This article was originally published by Mennonite World Review

Bible: A prophet with swagger

I like to listen to music when I work. My favorite Spotify playlist is called “Not Scared.” It’s a collection of songs by confident women artists, compiled by the magazine Rookie and designed to remind the listener that no one can mess with her.

Meghan Florian
Florian

What’s that got to do with our Bible passages, you ask? Reading Isaiah 40:21-31 this week, I heard echoes of the swagger I love so much in this playlist. “Have you not known? Have you not heard?” Isaiah asks. The implication: You should know about this God. God sits above the earth, and you are mere grasshoppers.

In “I’m the Best,” Nicki Minaj sings, “Got the eye of the tiger, the lion of Judah/Now it’s me and my time, it’s just me in my prime/Everything I tried to teach ’em they gone see it in time,” and I imagine Isaiah sharing this sentiment: Someday you will listen and really hear. Someday you will understand that the Lord is everlasting God.
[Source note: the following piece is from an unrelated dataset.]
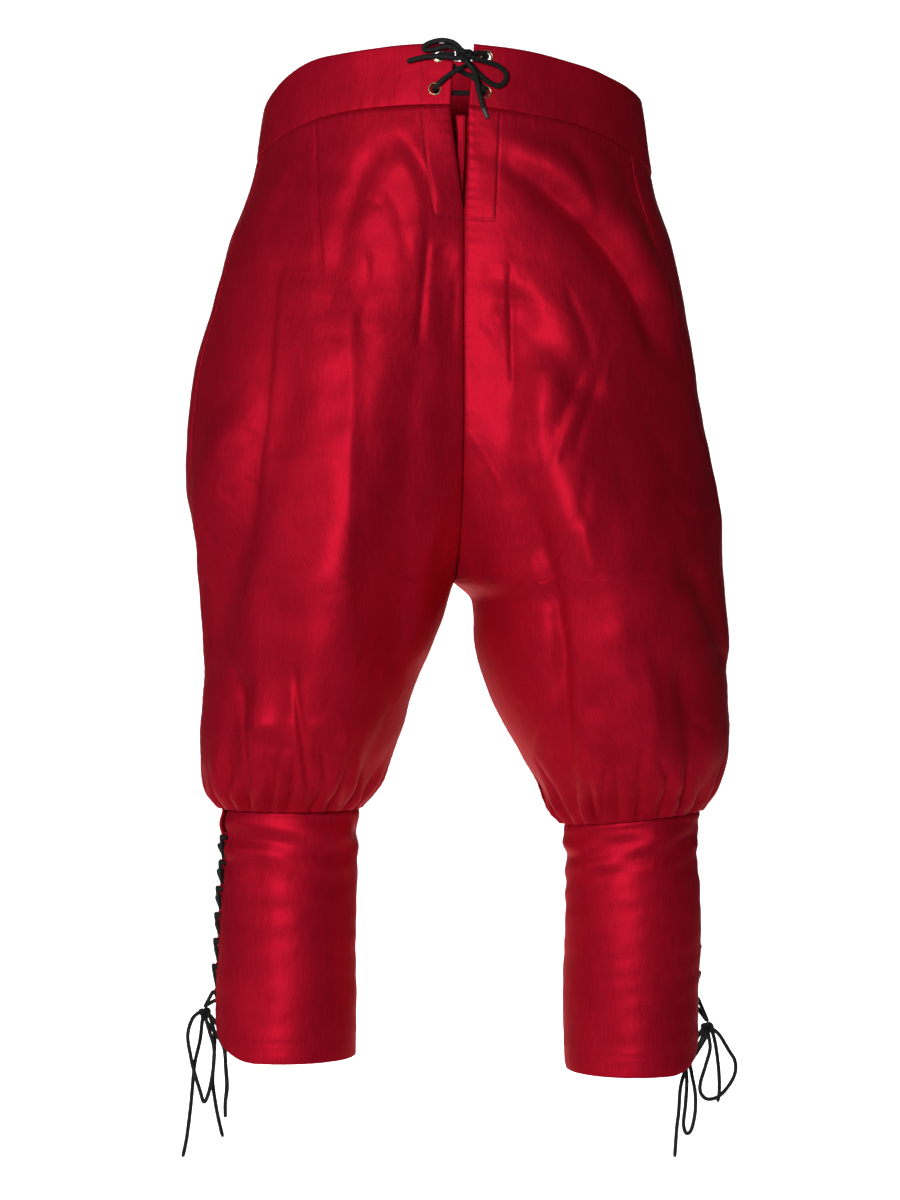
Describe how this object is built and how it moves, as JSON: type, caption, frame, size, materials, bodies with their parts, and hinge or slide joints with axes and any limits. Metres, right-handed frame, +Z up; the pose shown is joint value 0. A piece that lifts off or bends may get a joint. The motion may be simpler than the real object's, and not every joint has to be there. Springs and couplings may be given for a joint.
{
  "type": "knee breeches",
  "caption": "Worn-form sateen knee breeches with a laced waist slit, legs gathered into long calf cuffs laced along the outer sides.",
  "frame": {"origin": "middle of the waist, level with the seam under the waistband at the centre front", "axes": "+X to the wearer's left, -Y to the front, +Z up"},
  "size_m": [0.4766, 0.3047, 0.9664],
  "materials": {
    "red_sateen": "soft sheen of a satin weave",
    "black_cord": "round braided cord",
    "brass_eyelet": "light polished brass"
  },
  "bodies": {
    "root": {"back_left": "red_sateen", "back_right": "red_sateen", "bow_left_1": "black_cord", "bow_left_2": "black_cord", "bow_right_1": "black_cord", "bow_right_2": "black_cord", "bow_waist_1": "black_cord", "bow_waist_2": "black_cord", "cuff_left": "red_sateen", "cuff_right": "red_sateen", "eyelet_left_lower": "brass_eyelet", "eyelet_left_upper": "brass_eyelet", "eyelet_right_lower": "brass_eyelet", "eyelet_right_upper": "brass_eyelet", "front_left": "red_sateen", "front_right": "red_sateen", "knot_left": "black_cord", "knot_right": "black_cord", "lace_left": "black_cord", "lace_right": "black_cord", "loop_left_back_1": "red_sateen", "loop_left_back_2": "red_sateen", "loop_left_back_3": "red_sateen", "loop_left_back_4": "red_sateen", "loop_left_back_5": "red_sateen", "loop_left_back_6": "red_sateen", "loop_left_back_7": "red_sateen", "loop_left_front_1": "red_sateen", "loop_left_front_2": "red_sateen", "loop_left_front_3": "red_sateen", "loop_left_front_4": "red_sateen", "loop_left_front_5": "red_sateen", "loop_left_front_6": "red_sateen", "loop_left_front_7": "red_sateen", "loop_right_back_1": "red_sateen", "loop_right_back_2": "red_sateen", "loop_right_back_3": "red_sateen", "loop_right_back_4": "red_sateen", "loop_right_back_5": "red_sateen", "loop_right_back_6": "red_sateen", "loop_right_back_7": "red_sateen", "loop_right_front_1": "red_sateen", "loop_right_front_2": "red_sateen", "loop_right_front_3": "red_sateen", "loop_right_front_4": "red_sateen", "loop_right_front_5": "red_sateen", "loop_right_front_6": "red_sateen", "loop_right_front_7": "red_sateen", "slit_underlap": "red_sateen", "tail_left_1": "black_cord", "tail_left_2": "black_cord", "tail_right_1": "black_cord", "tail_right_2": "black_cord", "tail_waist_1": "black_cord", "tail_waist_2": "black_cord", "waist_knot": "black_cord", "waist_lace": "black_cord", "waistband_left": "red_sateen", "waistband_right": "red_sateen"}
  },
  "joints": []
}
Minaj continues, “I’m fighting for the girls that never thought they could win/’Cause before they could begin you told them it was the end/But I am here to reverse the curse that they live in.”

On one hand, it’s a fun, energizing song, a song that pumps me up when I need a confidence boost before a presentation or an interview. On the other, I apply these lyrics as a commentary on the challenges of waiting for God. The Lord does not grow weary, Isaiah says. And what is more, the Lord gives strength to the powerless, like the “girls that never thought they could win.”

We don’t live a cursed existence. We walk with God’s strength, with God’s swagger.

Isaiah 61 begins in a similar vein and moves us from God’s strength and swagger to the good news of God’s justice. “The Lord has anointed me,” Isaiah proclaims. “He has sent me to bring good news to the oppressed, to bind up the brokenhearted, to proclaim liberty to the captives and release to the prisoners, to proclaim the year of the Lord’s favor and the day of vengeance of our God, to comfort all who mourn.”

I appreciate the way this passage names human pain with such clarity: broken hearts, captivity, prison. Yet Isaiah speaks with confidence not only of hurt, not only of fear, not only of vengeance, but of God’s favor.

The year of the Lord’s favor is coming, and all will be comforted. Captivity, robbery and wrongdoing — these will be things of the past. Ruined buildings will be rebuilt, devastations repaired, because God loves justice.

Isaiah bids us rejoice at God’s arrival, adorned with robes of righteousness like a bride or groom. Or maybe like we’re on our way to a concert, ready to party all night with Nicki Minaj, dressed in the finest clothes we’ve ever owned, carefully chosen for a fabulous celebration.

“Got two shows tonight, that’s Brooklyn and Dallas/Then a private party at the Buckingham palace,” Minaj continues. Did you reject me in the past? she seems to ask. Did you doubt me and what I would do? Well, now I’m here, and everything is about to change. This is my time. God’s favor and God’s justice have arrived for all to see.

Meghan Florian, of Durham, N.C., works in the Center for Theological Writing at Duke Divinity School. She is a member of Chapel Hill Mennonite Fellowship.